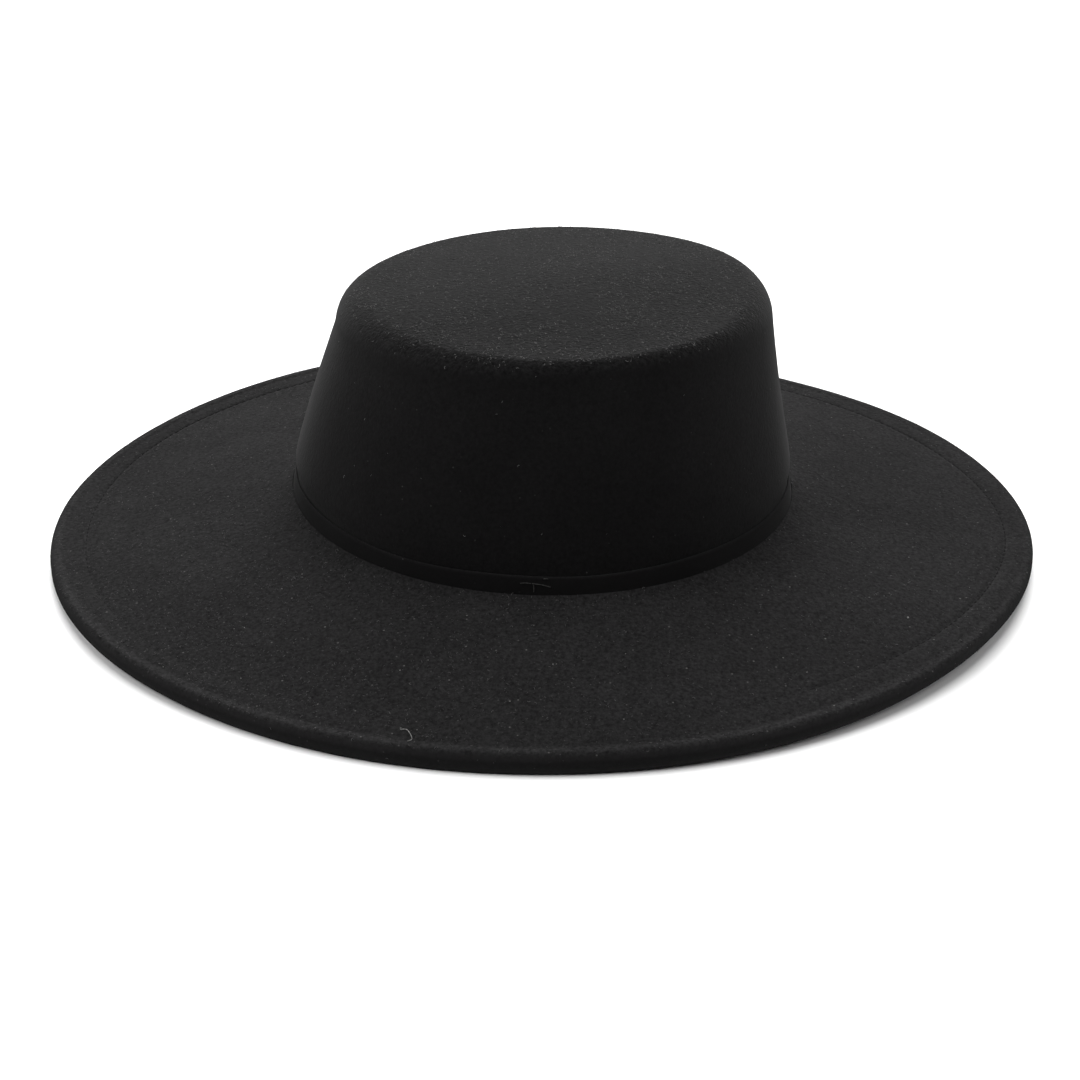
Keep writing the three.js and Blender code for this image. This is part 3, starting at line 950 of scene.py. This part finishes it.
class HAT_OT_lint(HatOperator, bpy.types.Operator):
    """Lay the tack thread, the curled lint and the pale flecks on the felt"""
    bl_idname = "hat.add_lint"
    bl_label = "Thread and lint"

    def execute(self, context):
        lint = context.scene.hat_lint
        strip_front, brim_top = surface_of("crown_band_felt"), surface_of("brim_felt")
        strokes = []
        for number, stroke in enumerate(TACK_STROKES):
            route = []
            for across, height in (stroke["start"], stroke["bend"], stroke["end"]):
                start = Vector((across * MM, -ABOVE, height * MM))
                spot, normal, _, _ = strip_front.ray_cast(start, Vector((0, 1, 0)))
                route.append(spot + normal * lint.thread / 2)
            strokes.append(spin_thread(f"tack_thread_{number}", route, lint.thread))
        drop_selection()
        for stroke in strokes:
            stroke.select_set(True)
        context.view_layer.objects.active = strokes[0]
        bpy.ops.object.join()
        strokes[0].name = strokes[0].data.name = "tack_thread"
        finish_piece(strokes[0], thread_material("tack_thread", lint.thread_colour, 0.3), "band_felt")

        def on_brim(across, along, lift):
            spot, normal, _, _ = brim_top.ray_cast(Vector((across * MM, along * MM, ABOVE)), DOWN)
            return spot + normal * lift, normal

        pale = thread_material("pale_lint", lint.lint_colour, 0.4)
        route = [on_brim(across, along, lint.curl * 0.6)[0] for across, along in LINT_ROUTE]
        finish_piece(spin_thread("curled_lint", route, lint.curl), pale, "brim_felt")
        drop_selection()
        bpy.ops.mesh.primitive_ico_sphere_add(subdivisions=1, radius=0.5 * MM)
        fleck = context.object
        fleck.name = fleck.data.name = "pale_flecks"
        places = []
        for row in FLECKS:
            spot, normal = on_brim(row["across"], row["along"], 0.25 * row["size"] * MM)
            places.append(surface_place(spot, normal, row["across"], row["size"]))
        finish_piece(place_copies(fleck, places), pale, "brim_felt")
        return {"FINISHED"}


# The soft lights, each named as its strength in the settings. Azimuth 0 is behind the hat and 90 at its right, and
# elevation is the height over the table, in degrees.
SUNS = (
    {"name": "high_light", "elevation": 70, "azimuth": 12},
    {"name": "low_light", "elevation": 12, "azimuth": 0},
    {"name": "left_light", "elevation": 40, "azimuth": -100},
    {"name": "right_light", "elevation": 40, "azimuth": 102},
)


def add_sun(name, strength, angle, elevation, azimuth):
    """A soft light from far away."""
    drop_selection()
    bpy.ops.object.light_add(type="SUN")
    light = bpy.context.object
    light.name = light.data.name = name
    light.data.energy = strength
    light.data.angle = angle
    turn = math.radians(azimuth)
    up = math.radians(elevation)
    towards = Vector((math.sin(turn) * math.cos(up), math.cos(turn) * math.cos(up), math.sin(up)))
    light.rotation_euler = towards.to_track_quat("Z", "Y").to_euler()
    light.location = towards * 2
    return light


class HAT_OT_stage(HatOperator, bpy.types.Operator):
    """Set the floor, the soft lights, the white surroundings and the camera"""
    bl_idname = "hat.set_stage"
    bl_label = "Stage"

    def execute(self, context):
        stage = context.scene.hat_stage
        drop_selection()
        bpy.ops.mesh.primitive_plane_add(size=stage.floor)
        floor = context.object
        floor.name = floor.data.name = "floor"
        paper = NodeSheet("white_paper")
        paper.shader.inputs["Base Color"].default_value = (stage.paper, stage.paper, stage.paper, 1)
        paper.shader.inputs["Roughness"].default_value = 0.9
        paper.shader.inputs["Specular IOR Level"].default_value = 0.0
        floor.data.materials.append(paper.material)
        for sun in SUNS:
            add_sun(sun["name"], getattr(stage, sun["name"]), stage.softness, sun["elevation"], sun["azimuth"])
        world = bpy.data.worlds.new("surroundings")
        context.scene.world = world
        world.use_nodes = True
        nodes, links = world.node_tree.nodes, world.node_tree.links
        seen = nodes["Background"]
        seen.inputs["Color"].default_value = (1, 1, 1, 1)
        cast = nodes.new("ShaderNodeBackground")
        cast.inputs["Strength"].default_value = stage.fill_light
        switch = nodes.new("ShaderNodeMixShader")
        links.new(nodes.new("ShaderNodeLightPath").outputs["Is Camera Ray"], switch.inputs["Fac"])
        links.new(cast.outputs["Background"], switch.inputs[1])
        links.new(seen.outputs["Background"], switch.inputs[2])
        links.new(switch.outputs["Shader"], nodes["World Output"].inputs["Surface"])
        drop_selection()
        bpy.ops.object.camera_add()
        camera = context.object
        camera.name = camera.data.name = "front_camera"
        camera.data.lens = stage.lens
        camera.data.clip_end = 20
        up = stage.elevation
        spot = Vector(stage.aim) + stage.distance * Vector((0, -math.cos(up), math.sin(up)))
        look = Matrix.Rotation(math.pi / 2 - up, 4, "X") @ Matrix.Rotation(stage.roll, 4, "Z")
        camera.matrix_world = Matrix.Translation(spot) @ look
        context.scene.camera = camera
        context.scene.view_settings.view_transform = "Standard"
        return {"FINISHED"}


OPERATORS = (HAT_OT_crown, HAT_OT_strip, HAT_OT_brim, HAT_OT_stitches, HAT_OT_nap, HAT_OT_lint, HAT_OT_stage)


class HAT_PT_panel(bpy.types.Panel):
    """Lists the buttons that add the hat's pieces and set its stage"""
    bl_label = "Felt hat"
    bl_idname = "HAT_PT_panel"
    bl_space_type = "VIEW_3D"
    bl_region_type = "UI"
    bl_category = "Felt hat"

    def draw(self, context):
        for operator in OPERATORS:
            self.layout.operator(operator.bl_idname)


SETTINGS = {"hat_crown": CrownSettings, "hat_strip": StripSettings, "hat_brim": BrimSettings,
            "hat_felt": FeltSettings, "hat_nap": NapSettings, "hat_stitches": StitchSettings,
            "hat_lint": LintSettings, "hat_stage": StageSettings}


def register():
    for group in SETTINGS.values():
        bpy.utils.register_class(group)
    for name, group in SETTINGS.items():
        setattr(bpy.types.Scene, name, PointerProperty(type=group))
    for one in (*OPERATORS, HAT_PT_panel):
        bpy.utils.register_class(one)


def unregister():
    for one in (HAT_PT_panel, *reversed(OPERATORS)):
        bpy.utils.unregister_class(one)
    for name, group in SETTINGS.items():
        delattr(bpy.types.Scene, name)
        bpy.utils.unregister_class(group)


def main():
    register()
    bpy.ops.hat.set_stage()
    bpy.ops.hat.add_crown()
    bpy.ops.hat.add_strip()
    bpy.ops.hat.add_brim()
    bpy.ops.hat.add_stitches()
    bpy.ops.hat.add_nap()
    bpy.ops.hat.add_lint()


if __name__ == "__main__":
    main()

....................

Required work: Repeat the material above in full, keeping every word.

Exercise result:
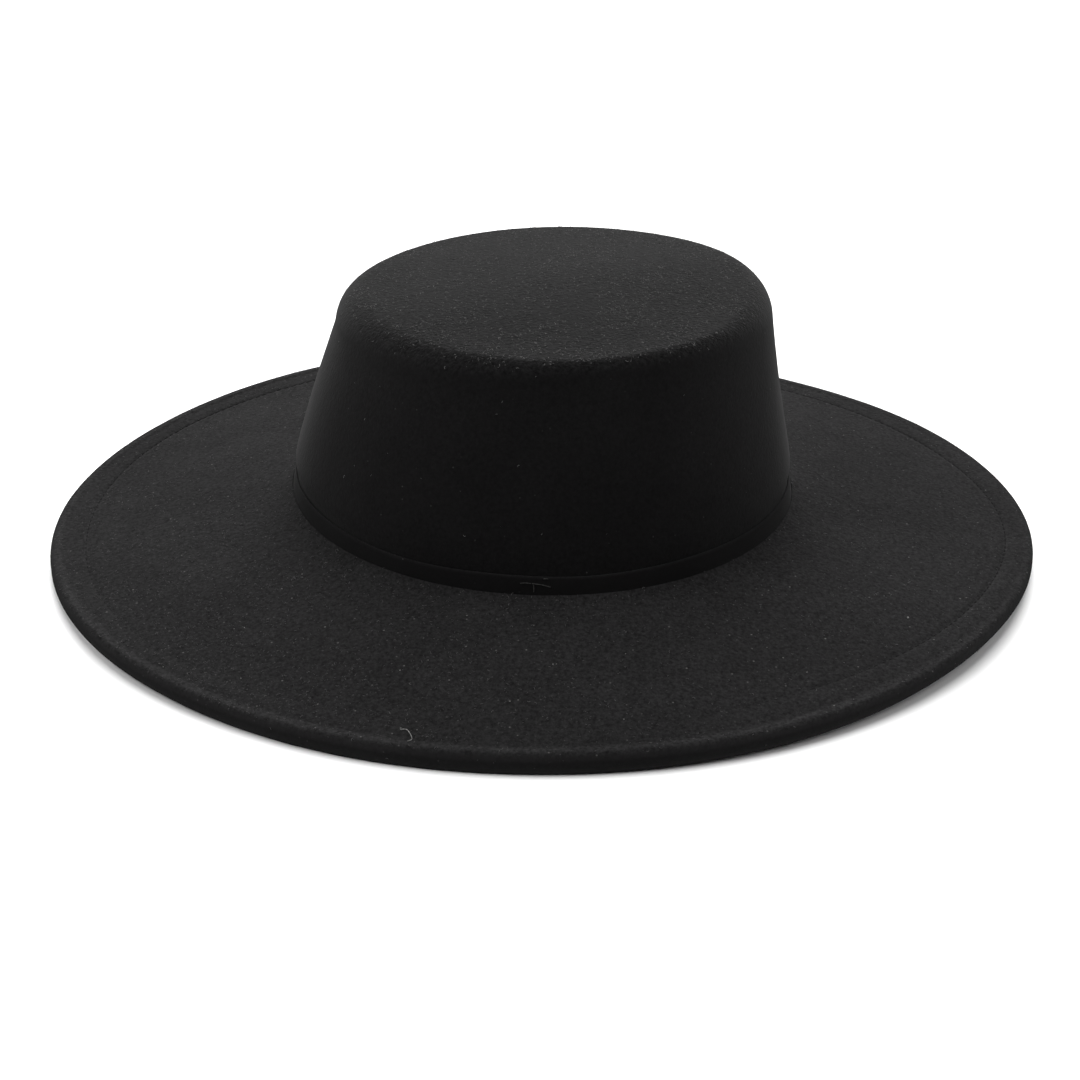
Keep writing the three.js and Blender code for this image. This is part 3, starting at line 950 of scene.py. This part finishes it.
class HAT_OT_lint(HatOperator, bpy.types.Operator):
    """Lay the tack thread, the curled lint and the pale flecks on the felt"""
    bl_idname = "hat.add_lint"
    bl_label = "Thread and lint"

    def execute(self, context):
        lint = context.scene.hat_lint
        strip_front, brim_top = surface_of("crown_band_felt"), surface_of("brim_felt")
        strokes = []
        for number, stroke in enumerate(TACK_STROKES):
            route = []
            for across, height in (stroke["start"], stroke["bend"], stroke["end"]):
                start = Vector((across * MM, -ABOVE, height * MM))
                spot, normal, _, _ = strip_front.ray_cast(start, Vector((0, 1, 0)))
                route.append(spot + normal * lint.thread / 2)
            strokes.append(spin_thread(f"tack_thread_{number}", route, lint.thread))
        drop_selection()
        for stroke in strokes:
            stroke.select_set(True)
        context.view_layer.objects.active = strokes[0]
        bpy.ops.object.join()
        strokes[0].name = strokes[0].data.name = "tack_thread"
        finish_piece(strokes[0], thread_material("tack_thread", lint.thread_colour, 0.3), "band_felt")

        def on_brim(across, along, lift):
            spot, normal, _, _ = brim_top.ray_cast(Vector((across * MM, along * MM, ABOVE)), DOWN)
            return spot + normal * lift, normal

        pale = thread_material("pale_lint", lint.lint_colour, 0.4)
        route = [on_brim(across, along, lint.curl * 0.6)[0] for across, along in LINT_ROUTE]
        finish_piece(spin_thread("curled_lint", route, lint.curl), pale, "brim_felt")
        drop_selection()
        bpy.ops.mesh.primitive_ico_sphere_add(subdivisions=1, radius=0.5 * MM)
        fleck = context.object
        fleck.name = fleck.data.name = "pale_flecks"
        places = []
        for row in FLECKS:
            spot, normal = on_brim(row["across"], row["along"], 0.25 * row["size"] * MM)
            places.append(surface_place(spot, normal, row["across"], row["size"]))
        finish_piece(place_copies(fleck, places), pale, "brim_felt")
        return {"FINISHED"}


# The soft lights, each named as its strength in the settings. Azimuth 0 is behind the hat and 90 at its right, and
# elevation is the height over the table, in degrees.
SUNS = (
    {"name": "high_light", "elevation": 70, "azimuth": 12},
    {"name": "low_light", "elevation": 12, "azimuth": 0},
    {"name": "left_light", "elevation": 40, "azimuth": -100},
    {"name": "right_light", "elevation": 40, "azimuth": 102},
)


def add_sun(name, strength, angle, elevation, azimuth):
    """A soft light from far away."""
    drop_selection()
    bpy.ops.object.light_add(type="SUN")
    light = bpy.context.object
    light.name = light.data.name = name
    light.data.energy = strength
    light.data.angle = angle
    turn = math.radians(azimuth)
    up = math.radians(elevation)
    towards = Vector((math.sin(turn) * math.cos(up), math.cos(turn) * math.cos(up), math.sin(up)))
    light.rotation_euler = towards.to_track_quat("Z", "Y").to_euler()
    light.location = towards * 2
    return light


class HAT_OT_stage(HatOperator, bpy.types.Operator):
    """Set the floor, the soft lights, the white surroundings and the camera"""
    bl_idname = "hat.set_stage"
    bl_label = "Stage"

    def execute(self, context):
        stage = context.scene.hat_stage
        drop_selection()
        bpy.ops.mesh.primitive_plane_add(size=stage.floor)
        floor = context.object
        floor.name = floor.data.name = "floor"
        paper = NodeSheet("white_paper")
        paper.shader.inputs["Base Color"].default_value = (stage.paper, stage.paper, stage.paper, 1)
        paper.shader.inputs["Roughness"].default_value = 0.9
        paper.shader.inputs["Specular IOR Level"].default_value = 0.0
        floor.data.materials.append(paper.material)
        for sun in SUNS:
            add_sun(sun["name"], getattr(stage, sun["name"]), stage.softness, sun["elevation"], sun["azimuth"])
        world = bpy.data.worlds.new("surroundings")
        context.scene.world = world
        world.use_nodes = True
        nodes, links = world.node_tree.nodes, world.node_tree.links
        seen = nodes["Background"]
        seen.inputs["Color"].default_value = (1, 1, 1, 1)
        cast = nodes.new("ShaderNodeBackground")
        cast.inputs["Strength"].default_value = stage.fill_light
        switch = nodes.new("ShaderNodeMixShader")
        links.new(nodes.new("ShaderNodeLightPath").outputs["Is Camera Ray"], switch.inputs["Fac"])
        links.new(cast.outputs["Background"], switch.inputs[1])
        links.new(seen.outputs["Background"], switch.inputs[2])
        links.new(switch.outputs["Shader"], nodes["World Output"].inputs["Surface"])
        drop_selection()
        bpy.ops.object.camera_add()
        camera = context.object
        camera.name = camera.data.name = "front_camera"
        camera.data.lens = stage.lens
        camera.data.clip_end = 20
        up = stage.elevation
        spot = Vector(stage.aim) + stage.distance * Vector((0, -math.cos(up), math.sin(up)))
        look = Matrix.Rotation(math.pi / 2 - up, 4, "X") @ Matrix.Rotation(stage.roll, 4, "Z")
        camera.matrix_world = Matrix.Translation(spot) @ look
        context.scene.camera = camera
        context.scene.view_settings.view_transform = "Standard"
        return {"FINISHED"}


OPERATORS = (HAT_OT_crown, HAT_OT_strip, HAT_OT_brim, HAT_OT_stitches, HAT_OT_nap, HAT_OT_lint, HAT_OT_stage)


class HAT_PT_panel(bpy.types.Panel):
    """Lists the buttons that add the hat's pieces and set its stage"""
    bl_label = "Felt hat"
    bl_idname = "HAT_PT_panel"
    bl_space_type = "VIEW_3D"
    bl_region_type = "UI"
    bl_category = "Felt hat"

    def draw(self, context):
        for operator in OPERATORS:
            self.layout.operator(operator.bl_idname)


SETTINGS = {"hat_crown": CrownSettings, "hat_strip": StripSettings, "hat_brim": BrimSettings,
            "hat_felt": FeltSettings, "hat_nap": NapSettings, "hat_stitches": StitchSettings,
            "hat_lint": LintSettings, "hat_stage": StageSettings}


def register():
    for group in SETTINGS.values():
        bpy.utils.register_class(group)
    for name, group in SETTINGS.items():
        setattr(bpy.types.Scene, name, PointerProperty(type=group))
    for one in (*OPERATORS, HAT_PT_panel):
        bpy.utils.register_class(one)


def unregister():
    for one in (HAT_PT_panel, *reversed(OPERATORS)):
        bpy.utils.unregister_class(one)
    for name, group in SETTINGS.items():
        delattr(bpy.types.Scene, name)
        bpy.utils.unregister_class(group)


def main():
    register()
    bpy.ops.hat.set_stage()
    bpy.ops.hat.add_crown()
    bpy.ops.hat.add_strip()
    bpy.ops.hat.add_brim()
    bpy.ops.hat.add_stitches()
    bpy.ops.hat.add_nap()
    bpy.ops.hat.add_lint()


if __name__ == "__main__":
    main()